Unfortunately, we have lost faith and confidence in the system of government with which we have been blessed. Today too many Americans support, at least in the early stages, the use of force to spread our message of hope and freedom. They too often are confused by the rhetoric that our armies are needed to spread American goodness. Using force injudiciously, instead of spreading the worthy message of American freedom through peaceful means, antagonizes our enemies, alienates our allies, and threatens personal liberties here at home while burdening our economy.

If confidence can be restored in our American traditions of peace and trade, our influence throughout the world would be enhanced just as it was once we rejected the military approach in Vietnam.

This change in policy can come easily once the people of this country decide that there is a better way to conduct ourselves throughout the world. Whenever the people turn against war as a tool to promote certain beliefs, the war ceases. That’s what we need today. Then we can get down to the business of setting an example of how peace and freedom brings prosperity in an atmosphere that allows for excellence and virtue to thrive.

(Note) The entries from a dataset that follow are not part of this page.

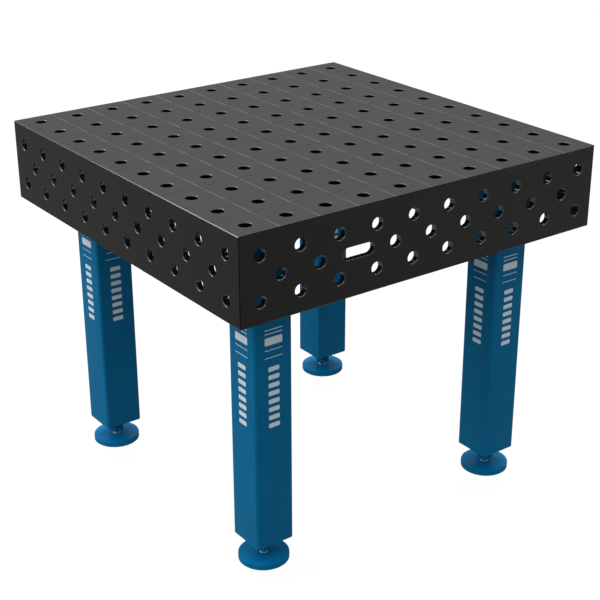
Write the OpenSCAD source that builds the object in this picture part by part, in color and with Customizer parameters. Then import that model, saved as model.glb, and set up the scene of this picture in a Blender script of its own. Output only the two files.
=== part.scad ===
// Welding table: a perforated box top on four bolted-on legs with levelling feet.
// Origin: on the floor, under the middle of the top. X runs left to right,
// Y runs front to back, Z is up. Millimetres.

/* [Table top] */
// Length of the top, left to right
top_l = 1000; // [800:100:1600]
// Width of the top, front to back
top_w = 1000; // [800:100:1200]
// Height of the working face above the floor
table_h = 878; // [840:1:920]
// Height of the box that the top plate and the side plates make
box_h = 200; // [190:1:220]
// Thickness of the top plate and the side plates
plate_t = 15; // [10:1:18]
// Chamfer ground along the outer edges of the box
edge_chamfer = 1.5; // [0.5:0.5:3]

/* [Clamping bores] */
// Diameter of a clamping bore
bore_d = 28; // [16:1:28]
// Distance between neighbouring bores
pitch = 100; // [50:50:100]
// Chamfer at the mouth of each bore
bore_chamfer = 1.5; // [0.5:0.5:2]
// Width of the engraved grid lines
line_w = 1; // [0.5:0.1:2]
// Depth of the engraved grid lines
line_depth = 0.4; // [0.2:0.1:1]
// Length of the hand slot in the front plate
slot_l = 84; // [60:2:100]

/* [Ribs] */
// Thickness of a stiffening rib
rib_t = 10; // [6:1:12]
// Depth of a stiffening rib below the top plate
rib_h = 50; // [40:1:65]
// Clearance on each side of a half-lap slot
rib_gap = 0.2; // [0.1:0.1:0.5]

/* [Legs] */
// Outer width of the square leg tube
leg_w = 100; // [80:1:100]
// Outer corner radius of the leg tube
leg_r = 7.5; // [5:0.5:10]
// Wall thickness of the leg tube
leg_wall = 4; // [3:0.5:5]
// Distance from a leg's axis to the outer faces of the box
leg_inset = 150; // [140:1:160]
// Height of the leg's lower end above the floor
leg_bottom = 61; // [60:1:70]
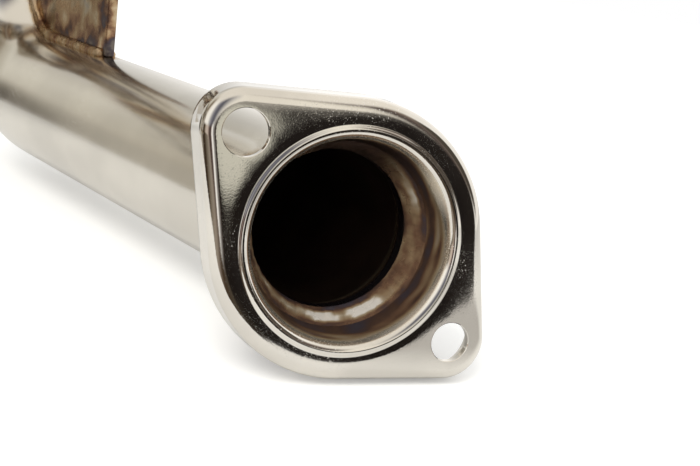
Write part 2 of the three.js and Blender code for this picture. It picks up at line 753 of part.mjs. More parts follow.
// Turns an outline drawn in (y, z) into a plate of the given thickness, centred on the riser's plane.
function uprightPlate(shape, thickness) {
  const geometry = new THREE.ExtrudeGeometry(shape, { depth: thickness, bevelEnabled: false, curveSegments: BRACKET_ARC_STEPS });
  geometry.translate(0, 0, -thickness / 2);
  geometry.applyMatrix4(new THREE.Matrix4().makeBasis(at(0, 1, 0), at(0, 0, 1), at(1, 0, 0)));
  return geometry.translate(riserX, 0, 0);
}

piece("support_bracket", cut(uprightPlate(bracketOutline(), BRACKET_THICK), pipeCutter), tinted);

// Fillet beads down both sides of the bracket's foot.

function bracketBead(side) {
  const lift = BRACKET_BEAD_RISE;
  const footZ = pipeAxisZ + PIPE_RADIUS + lift;
  const sideY = -PIPE_RADIUS - lift;
  const x = riserX + side * (BRACKET_THICK / 2 + lift);
  const route = new TubeRoute([
    at(x, -BRACKET_REACH, footZ),
    at(x, sideY, footZ),
    at(x, sideY, pipeAxisZ + BRACKET_SEAT_TOP),
  ], [PIPE_BEND - PIPE_RADIUS - lift]);
  const span = 2 * (BRACKET_REACH + CUT_OVERRUN);
  const plateTool = new THREE.BoxGeometry(BRACKET_THICK + 2 * WELD_GAP, span, span);
  plateTool.translate(riserX, 0, pipeAxisZ);
  return cut(tube(route, BRACKET_BEAD_RADIUS, 0, BEAD_SIDES), pipeCutter, plateTool);
}

piece("bracket_weld_left", bracketBead(-1), tinted);
piece("bracket_weld_right", bracketBead(1), tinted);

export default manifold;
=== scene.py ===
import math

import bmesh
import bpy
import numpy as np
from mathutils import Matrix, Vector


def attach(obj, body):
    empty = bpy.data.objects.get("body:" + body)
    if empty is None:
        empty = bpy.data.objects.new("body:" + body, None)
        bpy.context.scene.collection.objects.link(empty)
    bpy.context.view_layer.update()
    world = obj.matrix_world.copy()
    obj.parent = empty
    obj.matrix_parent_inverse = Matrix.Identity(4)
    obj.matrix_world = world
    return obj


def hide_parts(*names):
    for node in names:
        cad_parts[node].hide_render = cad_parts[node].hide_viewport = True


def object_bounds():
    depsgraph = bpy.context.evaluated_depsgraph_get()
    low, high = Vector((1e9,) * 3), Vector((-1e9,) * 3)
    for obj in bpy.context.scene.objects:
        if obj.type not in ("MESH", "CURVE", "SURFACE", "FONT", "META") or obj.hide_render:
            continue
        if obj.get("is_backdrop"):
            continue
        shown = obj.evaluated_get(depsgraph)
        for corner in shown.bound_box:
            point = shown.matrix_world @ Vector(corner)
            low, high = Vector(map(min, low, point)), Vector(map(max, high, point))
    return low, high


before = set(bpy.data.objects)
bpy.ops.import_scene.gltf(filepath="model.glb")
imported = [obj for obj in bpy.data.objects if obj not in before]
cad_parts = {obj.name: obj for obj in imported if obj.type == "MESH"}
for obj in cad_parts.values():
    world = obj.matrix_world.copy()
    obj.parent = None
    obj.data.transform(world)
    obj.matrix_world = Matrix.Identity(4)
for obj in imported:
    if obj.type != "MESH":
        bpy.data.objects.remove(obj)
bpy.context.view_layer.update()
scene = bpy.context.scene
scene.view_settings.view_transform = "Standard"


# ---------------------------------------------------------------- table, light and camera
# A white table top that ends close in front of the outlet flange, so the flange's face mirrors the dim
# room beyond it, on a pale floor that metal doesn't mirror. One soft lamp stands at the upper left.

def place_object(name, data):
    """Puts a camera, lamp, curve or mesh into the scene."""
    placed = bpy.data.objects.new(name, data)
    scene.collection.objects.link(placed)
    return placed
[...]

A powerful bureaucratic military state negates all efforts to preserve these conditions that have served America so well up until recent times. That is not what the American dream is all about. Without a change in attitude, the American dream dies: a simple change that restates the principles of liberty enshrined in our Constitution will serve us well in solving all the problems we face. The American people are up to the task; I hope Congress is as well.